It is nice when you work for a company where you can say:

"Ice-lolly break..."

The response?

"Me too!"

Tonight has been a productive evening, I guess the ice-lolly helped!

I managed to optimize the storage of rejected SPAM mail for my commercial service. That is something I've been obsessing over recently since the volume of SPAM is currently hovering around 2.5 million messages.

Still I suspect it is only a matter of weeks before I need to expand. The current setup has me using three machines:

  • Primary machine runs:
    • Web Application
    • SMTP processing/filtering/delivery
  • Secondary machine runs:
    • SMTP processing/filtering/delivery
  • Offsite machine:

Ideally I'd like to split that up further so that I have a single machine running the web application (the part the user interacts with), a pair of MX machines, and the offsite machine doing the minimal work it does.

That way the incoming mail will not affect the application at all directly.
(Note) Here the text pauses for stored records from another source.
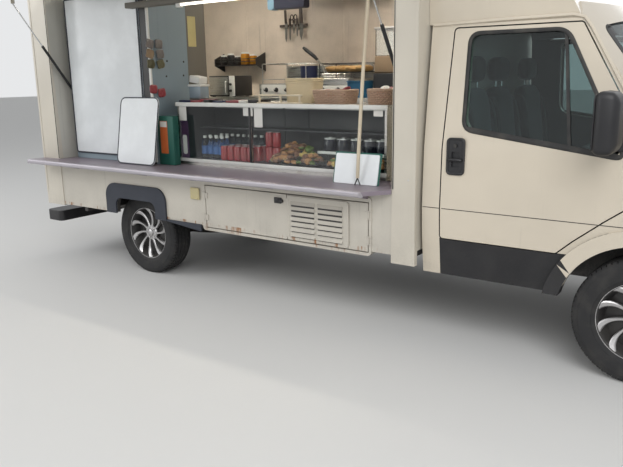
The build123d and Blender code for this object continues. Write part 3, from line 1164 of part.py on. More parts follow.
def steering_wheel():
    """Rim, three spokes and boss, square to the steering column."""
    rim = Torus(185.0, 15.0)
    boss = Pos(0, 0, -10.0) * Cylinder(52.0, 44.0)
    shape = rim + boss
    for angle in (0.0, 180.0, 270.0):
        shape += Rot(0, 0, angle) * Pos(110.0, 0, -4.0) * Box(140.0, 30.0, 14.0)
    shape += Pos(0, 0, -70.0) * Cylinder(14.0, 100.0)
    return steering_place() * shape


def steering_place():
    """Where the steering wheel sits: its plane leans back from the column."""
    return Pos(STEERING_X, STEERING_Y, STEERING_Z) * Rot(0, -(90.0 - STEERING_RAKE), 0)


def steering_column():
    """Column shroud from the dashboard to just below the wheel, and the bore for the shaft."""
    shroud = Pos(0, 0, -150.0) * Cylinder(34.0, 180.0)
    bore = Pos(0, 0, -90.0) * Cylinder(14.0 + PIN_CLEARANCE, 130.0)
    return steering_place() * shroud, steering_place() * bore


def build():
    """Every node of the vehicle, from the front axle's centre on the ground."""
    nodes = cab_pieces()
    nodes = hang_doors(nodes)
    nodes = hang_bonnet(nodes)
    outer = cab_volume(0.0)
    grille, lamp_shapes = lamps_and_grille(outer)
    shell = nodes["cab_body"]
    lamp_bodies = []
    for lamp in lamp_shapes:
        lamp_bodies.append((outer - cab_volume(60.0)) & lamp)
        shell -= lamp
    nodes["cab_body"] = shell - block(700.0, 1000.0, -430.0, 430.0, 690.0, 905.0)
    nodes["headlamps"] = group(*lamp_bodies)
    nodes["front_bumper"] = front_bumper()
    nodes["grille"] = grille
    nodes["cab_floor"] = cab_floor()
    nodes["seats"] = seats()
    shroud, bore = steering_column()
    nodes["dashboard"] = (dashboard() + shroud) - bore
    nodes["steering_wheel"] = steering_wheel()
    nodes["chassis_frame"] = chassis_frame()
    nodes["front_suspension"] = front_suspension()
    nodes["rear_axle"] = rear_axle()
    nodes.update(underbody_pieces())
    nodes["knuckle_left"] = knuckle_left()
    nodes["knuckle_right"] = mirror(knuckle_left(), about=Plane.XZ)
    nodes.update(wheel_pieces())
    nodes["box_floor"] = box_floor()
    nodes["left_wall"] = left_wall()
    front, rear = end_walls()
    nodes["front_wall"] = front
    panel = side_panel()
    frame = opening_frame()
    nodes["roof"] = roof()
    nodes["overcab_fairing"] = overcab_fairing()
    nodes["arch_trims"] = trims()
    nodes["rear_bumper"], nodes["rear_lamps"] = rear_end_pieces()
    nodes["counter"] = counter()
    nodes["display_case"] = display_case()
    nodes["display_glass"] = display_glass()
    nodes.update(kitchen_pieces())
    nodes["menu_boards"] = menu_boards()
    nodes["hatch_pole"] = hatch_pole()
    nodes["hatch"], hatch_pin = hatch_and_hinge()
    for piece in [hatch_pin] + strut_foot_pins():
        frame += piece
    nodes["opening_frame"] = frame
    nodes.update(gas_struts())
    nodes["rear_door"], pins = rear_door()
    for pin in pins:
        rear += pin
    nodes["rear_wall"] = rear
    nodes["locker_door_rear"], nodes["locker_door_front"], pins = locker_doors()
    for pin in pins:
        panel += pin
    nodes["side_panel"] = panel
    nodes["locker_box"] = locker_box()
    nodes["wall_shelf"] = wall_shelf()
    return nodes


def footprint_centre(nodes):
    """The middle of the vehicle's box in plan, where its origin goes."""
    boxes = [shape.bounding_box() for shape in nodes.values()]
    x = (min(b.min.X for b in boxes) + max(b.max.X for b in boxes)) / 2
    y = (min(b.min.Y for b in boxes) + max(b.max.Y for b in boxes)) / 2
    return Vector(x, y, min(b.min.Z for b in boxes))


def joint_places():
    """A point on the axis of each joint, from the front axle's centre on the ground."""
    foot, opened, closed = strut_ends()
    return {
        "front wheel left": (0.0, FRONT_WHEEL_Y, TYRE_RADIUS),
        "rear wheel left": (-WHEELBASE, REAR_WHEEL_Y, TYRE_RADIUS),
        "kingpin left": (0.0, KINGPIN_Y, TYRE_RADIUS),
        "steering wheel": (STEERING_X, STEERING_Y, STEERING_Z),
        "cab door left": (DOOR_HINGE_X, DOOR_HINGE_Y, DOOR_HINGE_Z[0]),
        "bonnet": (BONNET_HINGE_X, 0.0, BONNET_HINGE_Z),
        "hatch": (0.0, -BOX_Y, HINGE_Z),
        "strut foot": (STRUT_X[0], foot[0], foot[1]),
        "strut eye, hatch open": (STRUT_X[0], opened[0], opened[1]),
        "strut eye, hatch closed": (STRUT_X[0], closed[0], closed[1]),
        "tow plate": (TOW_PLATE_X, 0.0, TOW_PLATE_Z),
        "tow eye": (TOW_EYE_X, RAIL_Y, TOW_EYE_Z),
        "rear door": (REAR_HINGE_X, REAR_HINGE_Y, 900.0),
        "locker door rear": (LOCKER_REAR + 1.0, LOCKER_HINGE_Y, 590.0),
        "locker door front": (LOCKER_FRONT - 1.0, LOCKER_HINGE_Y, 590.0),
    }


def main():
    os.makedirs("parts", exist_ok=True)
    nodes = build()
    centre = footprint_centre(nodes)
    print("origin moved by", round(-centre.X, 3), round(-centre.Y, 3), round(-centre.Z, 3))
    for name, (x, y, z) in joint_places().items():
        print("joint", name, round(x - centre.X, 3), round(y - centre.Y, 3), round(z - centre.Z, 3))
    for name, shape in nodes.items():
        moved = Pos(-centre.X, -centre.Y, -centre.Z) * Compound(children=solids_of(shape))
        export_step(moved, f"parts/{name}.step")


main()
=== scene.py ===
import json
import logging
import math
from collections.abc import Iterable, Sequence
from dataclasses import dataclass, field
from enum import Enum

import bmesh
import bpy
import numpy as np
from mathutils import Matrix, Vector

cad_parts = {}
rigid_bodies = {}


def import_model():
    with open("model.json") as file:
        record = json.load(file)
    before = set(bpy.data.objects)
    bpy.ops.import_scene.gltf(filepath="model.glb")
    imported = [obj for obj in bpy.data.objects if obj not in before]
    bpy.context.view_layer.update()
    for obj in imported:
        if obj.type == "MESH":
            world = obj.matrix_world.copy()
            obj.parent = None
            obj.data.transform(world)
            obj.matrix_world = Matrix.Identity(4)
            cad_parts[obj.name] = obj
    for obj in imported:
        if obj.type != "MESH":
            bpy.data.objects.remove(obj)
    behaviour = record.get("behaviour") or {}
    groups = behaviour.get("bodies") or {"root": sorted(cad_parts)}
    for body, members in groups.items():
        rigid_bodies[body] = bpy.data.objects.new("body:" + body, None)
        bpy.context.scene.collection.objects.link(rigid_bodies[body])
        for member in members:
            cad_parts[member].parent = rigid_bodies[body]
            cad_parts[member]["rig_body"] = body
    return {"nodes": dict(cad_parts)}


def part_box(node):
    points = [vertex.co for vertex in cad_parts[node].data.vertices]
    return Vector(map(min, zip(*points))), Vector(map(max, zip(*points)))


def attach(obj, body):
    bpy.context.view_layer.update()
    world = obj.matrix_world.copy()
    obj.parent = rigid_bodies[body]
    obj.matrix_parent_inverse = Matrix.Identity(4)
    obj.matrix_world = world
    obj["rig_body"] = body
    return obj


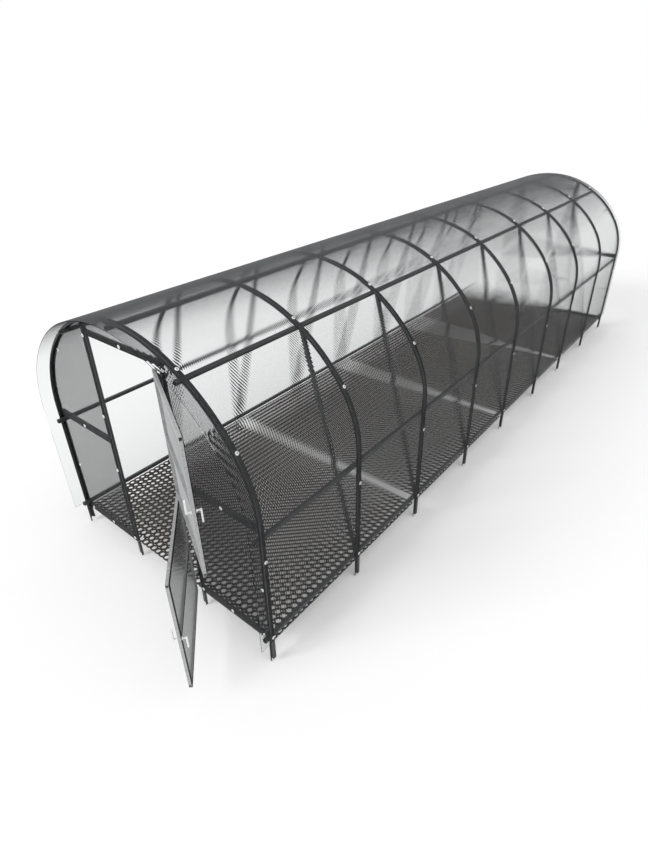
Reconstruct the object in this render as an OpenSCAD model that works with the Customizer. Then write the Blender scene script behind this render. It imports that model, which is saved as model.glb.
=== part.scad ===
// Tunnel greenhouse: nine steel hoops under twin-wall polycarbonate, with a
// stable door in the front gable. Millimetres, +Z up, feet on z = 0, +Y towards the back.

/* [House] */
// Width over the outer faces of the hoops
house_w = 2500; // [2300:10:2800]
// Height of the straight part of a hoop, from its foot
leg_h = 1290; // [1150:10:1450]
// Rise of the curved part of a hoop above its straight legs
rise = 1080; // [1000:10:1150]
// Radius of the tighter bend at each shoulder
shoulder_r = 900; // [800:10:960]
// Length of one section, which spans two bays
section_l = 2000; // [1800:10:2200]
// Length of the first bay in each section
first_bay = 1040; // [950:10:1100]
// How far the roof sheets stand past the end hoops
sheet_overhang = 120; // [60:5:160]

/* [Steel sections] */
// Wall of every steel section
steel_t = 2; // [1.2:0.1:3]
// Width of a hoop's closed crown
crown_w = 28; // [20:1:34]
// Width of one lip beside the crown
lip_w = 11; // [6:1:14]
// Depth of a hoop section
hoop_d = 22; // [15:1:26]
// Side of the square tube in rails and purlins
rail_w = 30; // [20:1:40]
// Width of a brace
brace_w = 28; // [16:1:36]
// Length of the tab that each leg pushes into the ground
foot_tab = 30; // [15:5:60]

/* [Rails] */
// Height of the base rails' centre lines
base_z = 243; // [200:1:300]
// Drop of the middle rails' centre lines below the bends
mid_below_bend = 115; // [60:5:250]
// How far purlins and rails run out past the end hoops
rail_out = 30; // [10:5:50]
// Distance of each upper purlin from the centre line
purlin_x = 668; // [550:2:750]

/* [Gables] */
// Distance of each door post's centre from the centre line
post_x = 445; // [400:5:520]
// Width of a door post
post_w = 25; // [22:1:40]
// Depth of the gable's posts and rails
post_d = 20; // [12:1:24]
// Width of the flange beside each post that takes the sheet's screws
post_flange = 22; // [12:1:30]
// Height of the lintel
lintel_h = 40; // [24:1:50]
// Drop of the lintel's centre line below the ridge
lintel_below_ridge = 186; // [150:2:220]
// Height of the gables' rails
gable_rail_h = 56; // [30:1:70]
// Gap between the side walls' middle rails and the gables' middle rails above them
gable_rail_gap = 22; // [0:2:60]

/* [Sheets] */
// Thickness of the polycarbonate
sheet_t = 4; // [4:1:10]
// Gap between neighbouring roof sheets
sheet_gap = 4; // [2:1:8]

/* [Door] */
// Gap round each leaf
leaf_gap = 6; // [5:1:10]
// Face width of the leaf's frame members
leaf_rail = 25; // [20:1:32]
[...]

Thankfully the split should be trivial. The only hard part is finding a fast webhost that can offer me ~1Gb of RAM, ~1000Gb of disk space, and won't charge much. Ideally around £15/$30 a month. (hahaha! hahaha! ha!)

ObQuote: Léon

| 4 comments

 

Comments on this entry

icon Tiago Faria at 20:40 on 5 August 2008
I would LOVE to see the code powering that service. :P
icon toupeira at 20:58 on 5 August 2008
Have you ever considered rejecting spam during the SMTP session, so you don't have to actually store it on your servers? We implemented such a system using Exim4 at our company about a year ago, and we never had any complaints. The sender receives a normal mailer error if a mail was detected as spam, which most people probably don't understand but at least they know that their mail wasn't delivered. Of course you could also only reject high-scoring spam, and still store the dubious cases on the server.
icon Steve Kemp at 20:59 on 5 August 2008

Currently the code behind the service is closed, but that may well change in the future. (I'd love to release it; but only if I could be sure that copy-cats wouldn't "steal" my users, and prevent me from getting more!)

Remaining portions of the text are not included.